JC: The internet has affected us hugely, but we have embraced it wholeheartedly. It has brought the world to our door; and our site - magnificently developed by Claire, Nick Gilbert (who launched the Seymour Place shop) and Callum Langston-Bolt - has been invaluable as a selling, social and information tool. I will say, though, that a possible disadvantage of the internet is that it brings in a great deal of business but it also distances us from customers: in the old days we grew to knew our clients' voices and personalities from phone, letters and visits - now we have far more customers but many of them are anonymous, just a name... and this is a pity.
CH: At one time it was really difficult to find credible, authentic perfumery brands to meet an ever increasing demand for 'The New'. It meant travel: either to France to explore the stores or to industry exhibitions in Italy. So the internet became such a great tool for me. I used to check out Basenotes to see what brands the people were talking about, what fragrances really excited them and elicited strong reactions or loyalties.
P: And what do you see for the future of perfumery? What do you think the next trends are going to be?
JC: I have always been convinced that the gourmand family will continue to expand until the whole menu is represented.
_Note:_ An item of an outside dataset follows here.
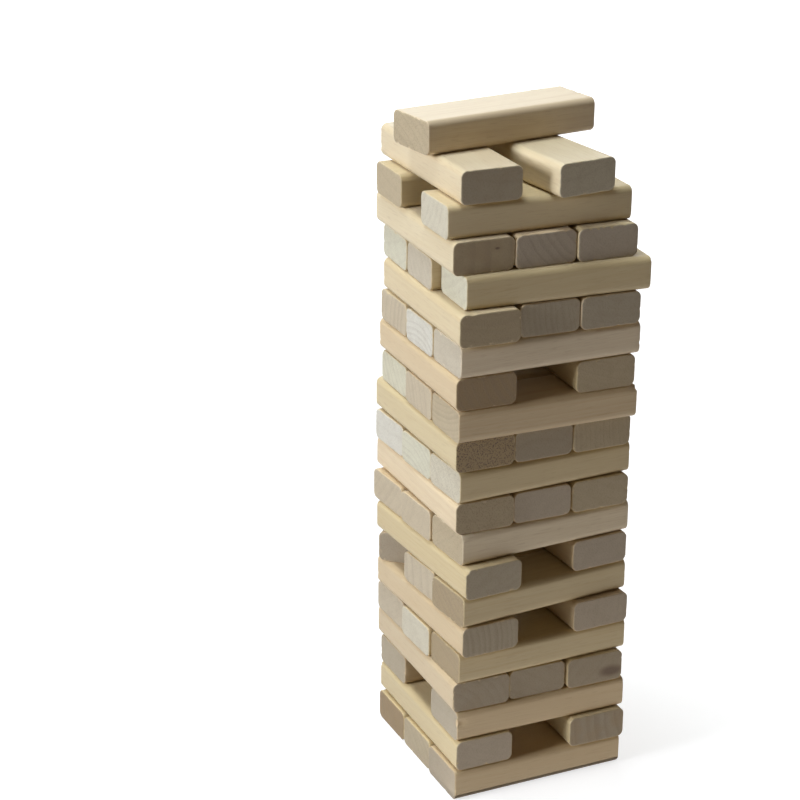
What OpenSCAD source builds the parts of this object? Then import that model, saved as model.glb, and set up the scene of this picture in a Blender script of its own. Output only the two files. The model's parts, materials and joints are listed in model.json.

It has already developed from fruits, chocolate and cream to include alcohol and liqueurs. Wheat and grain have come in; cakes and pastries, too. It cannot be long before we smell meat, vegetables (we already have carrot and celery), gravy and fish... think of all the salty marine/oyster notes going about. But I think the essential answer is: we do not know! And that's the thrill! It all depends on what is being developed even now in the labs and inner shrines of the perfumers. We do not and cannot know. How exciting!